Many rules remain, but qualified foreign banks can now accept yuan deposits from savers, a move they hope will reap profits down the road
This is one trip to the bank that Lu Lugang won't soon forget. On Apr. 23, he showed up at Citibank's (C) flagship branch in the financial district of Pudong in Shanghai to open an account with an initial deposit of 80,000 yuan—or about $10,370. He then was treated like some Chinese film celebrity. As young women in bright silk outfits pounded on traditional drums, a barrage of flashbulbs went off, and Citi executives toasted him with glasses of Moët & Chandon champagne.
Why all the fanfare? Lu, a 36-year-old global sales account manager at a U.S. office equipment supplier was the first Chinese customer ever to open an account in local currency with Citibank. Lu's deposit is the minimum required to open a savings account and symbolizes the latest bit of Chinese financial liberalization that foreign bankers have wanted for some time: the ability to do business in local currency with retail customers in China. "This is a mini big bang," said Lee Ah Boon, country business manager of Citibank (China). "This is the beginning of a new chapter."
Elsewhere across town in Shanghai, and in other major cities in China, similar scenes were unfolding at branches of HSBC, Standard Chartered Bank, and Hong Kong-based Bank of East Asia—along with Citibank, the first four foreign banks granted the long-coveted license. This enables them potentially to do business with China's entire population of 1.3 billion people and tap into some $2 trillion worth of household savings.
Expectations vs. Reality
While foreign banks have been able to do local currency business with corporate clients, they only received permission to take foreign currency deposits from individuals—a niche business—in 2002. China's allowing them to do business with ordinary citizens is in keeping with a timetable spelled out by the World Trade Organization, which China joined in 2001. To do so, foreign banks must incorporate as local banks, which, in theory, will enable then to compete with Chinese banks on an equal footing.
But the reality is quite different. Foreign banks are initially restricted to taking deposits from, and making loans and mortgages to individual customers. But other services, such as issuing ATM, credit, and debit cards and other bread-and-butter services at which multinational banks such as Citigroup and HSBC (HBC) excel, will have to await further regulatory approval because each separate banking product requires a license.

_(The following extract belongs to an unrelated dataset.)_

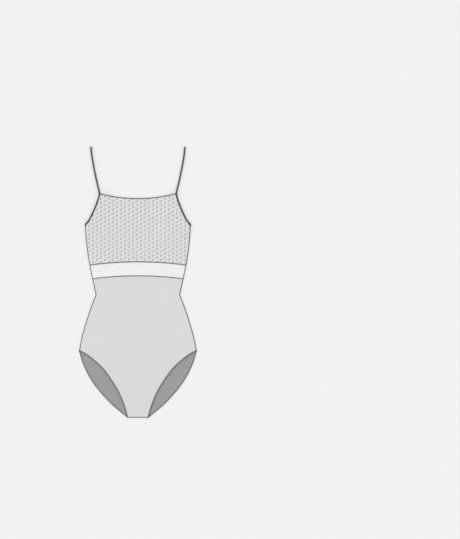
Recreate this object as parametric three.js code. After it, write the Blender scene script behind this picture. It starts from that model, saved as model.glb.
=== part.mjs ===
// Camisole ballet leotard laid flat on its back, in millimetres. The neck is towards +Y and the
// wearer's left is at +X. A height is measured up the garment from the crotch edge, and a half is
// measured out from the centre line. Every line below is the right half of a symmetric outline.
import * as THREE from "three";

// Cloth, and how the front lies over what is under it
const wall = 1;
const gap = 0.3;
const airLoft = 1.4; // most that the front floats over the back
const levelReach = 18; // how far the front stays level beside a hidden tape
const slopeReach = 25; // how far it then slopes down
const loftStart = 90; // heights between which the loft is full
const loftFade = 340;
const loftEnd = 440;

// Whole length, and corners that several pieces share
const garmentLength = 676;
const crotch = { height: 0, half: 25.2 };
const legTop = { height: 166, half: 145.3 };
const waist = { height: 305.4, half: 104 };
const underarm = { height: 480.8, half: 131 };
const neckCorner = { height: 558.4, half: 95.5 };
const strapJoin = { height: 471.9, half: 95 };
const strapTop = { height: 673.7, half: 117 };
const necklineDip = 12.1; // drop of the front neckline at its centre

const frontLegRows = [
  crotch,
  { height: 31.6, half: 34.8 },
  { height: 61.6, half: 47.3 },
  { height: 91.6, half: 65.1 },
  { height: 121.6, half: 87.2 },
  { height: 144.1, half: 111.1 },
  { height: 159.1, half: 131.5 },
  legTop,
];
const backLegRows = [
  crotch,
  { height: 31.6, half: 63.1 },
  { height: 61.6, half: 91.4 },
  { height: 91.6, half: 114.2 },
  { height: 121.6, half: 130.6 },
  { height: 144.1, half: 139.5 },
  legTop,
];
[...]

What's more, these four banks, which have about 90 branches among them, will be limited to opening three new branches a year—though they're no longer required to provide separate capital for each new branch, a costly form of expansion that still applies to foreign banks that have not yet restructured to become local entities. Competing with the likes of Industrial Commercial Bank of China (ICBC), and Bank of China (BOC), with hundreds of thousands of branches between them, poses a considerable challenge, too. The roughly 70 foreign banks in China account for fewer than 2% of total deposits.
Convenience of a Global Brand
Indeed, the foreign banks aren't planning to tap into the mass market just yet. Instead, they're focusing on white-collar workers and entrepreneurs. The roughly $10,000 minimum deposit required to avoid paying monthly maintenance fees for standard accounts (and a $100,000 minimum for wealth management accounts) is to ensure customers can avoid the tortuously long lines often encountered at China's state-run banks. Citi launched private banking—with its $10 million minimum in net assets—last year, and Standard Chartered plans to offer its services within a month.

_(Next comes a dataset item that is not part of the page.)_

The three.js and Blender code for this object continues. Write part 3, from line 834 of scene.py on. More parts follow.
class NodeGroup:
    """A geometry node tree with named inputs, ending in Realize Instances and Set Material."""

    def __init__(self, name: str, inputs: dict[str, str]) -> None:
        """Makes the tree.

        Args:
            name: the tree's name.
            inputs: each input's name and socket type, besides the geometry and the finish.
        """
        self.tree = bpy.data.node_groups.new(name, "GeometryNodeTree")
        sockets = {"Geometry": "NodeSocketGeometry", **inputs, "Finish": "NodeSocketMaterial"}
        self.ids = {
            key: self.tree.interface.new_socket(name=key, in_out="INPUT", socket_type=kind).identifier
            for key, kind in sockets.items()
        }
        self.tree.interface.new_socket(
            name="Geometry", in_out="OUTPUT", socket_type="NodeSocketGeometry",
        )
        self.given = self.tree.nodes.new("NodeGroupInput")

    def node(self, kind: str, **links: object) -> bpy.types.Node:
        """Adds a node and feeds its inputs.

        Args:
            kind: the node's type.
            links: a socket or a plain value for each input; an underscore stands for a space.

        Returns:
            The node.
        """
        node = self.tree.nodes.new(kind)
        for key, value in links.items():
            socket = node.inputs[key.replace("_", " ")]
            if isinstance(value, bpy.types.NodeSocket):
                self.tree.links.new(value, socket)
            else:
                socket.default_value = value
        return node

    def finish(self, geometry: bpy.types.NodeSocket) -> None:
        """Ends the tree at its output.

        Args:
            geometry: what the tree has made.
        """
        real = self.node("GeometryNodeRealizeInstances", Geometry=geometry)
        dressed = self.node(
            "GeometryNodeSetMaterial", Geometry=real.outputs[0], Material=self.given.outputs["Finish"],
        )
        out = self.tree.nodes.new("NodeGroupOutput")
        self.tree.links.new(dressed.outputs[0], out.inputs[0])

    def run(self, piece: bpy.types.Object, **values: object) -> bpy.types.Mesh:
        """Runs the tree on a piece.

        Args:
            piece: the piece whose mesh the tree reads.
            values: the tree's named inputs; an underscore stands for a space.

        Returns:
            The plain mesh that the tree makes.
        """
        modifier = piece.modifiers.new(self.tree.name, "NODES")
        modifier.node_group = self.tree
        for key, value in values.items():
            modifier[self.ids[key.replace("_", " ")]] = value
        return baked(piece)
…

Foreign banks hope to leverage their international network and global brand to appeal to local customers like Lu. Though he has a savings account with Bank of China, and ICBC sold him the mortgage on his apartment, Lu opted for Citi because its "global brand is very famous." Plus, Lu likes the convenience it offers him through its overseas branches when he is traveling for work.
Like local banks, foreign banks are bound by regulatory limits on the interest rates they can pay on deposits and charge on loans, making risk management a challenge. However, the current spread of 3.6% between interest on deposits and loans is an attractive margin.
Getting Accustomed to Debt
The bigger challenge: convincing Chinese consumers to put their money into banks at all. Though Chinese households sock away about 25% of their income, returns on deposits aren't much of an enticement. A one-year time deposit with the bank earns just 1.98%, and seven-day call deposits only 1.62%. That looks pretty paltry set against the performance of the Shanghai stock market, which has risen more than 160% in the past 12 months.
Chinese consumers are also particularly averse to credit card debt. While the average outstanding credit card balance in the U.S. is about $3,000 per month, in China, it is virtually zero. Local banks charge less than 10% on outstanding balances, making it very difficult for card issuers to cover their costs—between $50 and $100, according to Mike DeNoma, Standard Chartered's global head of consumer banking. "It will be 2014 or 2015 to get to those levels of average outstanding balance…" to earn enough fees to break even, he says. "There's not much revolving credit at all."
Citi's Boon is more sanguine about people's willingness to use plastic. "It will change. The younger-age people are a lot more independent and confident about their future, so they may decide to borrow," he says, drawing a comparison to the once-frugal ways of the Taiwanese who now embrace credit. "It's a natural evolution of consumerism," he adds.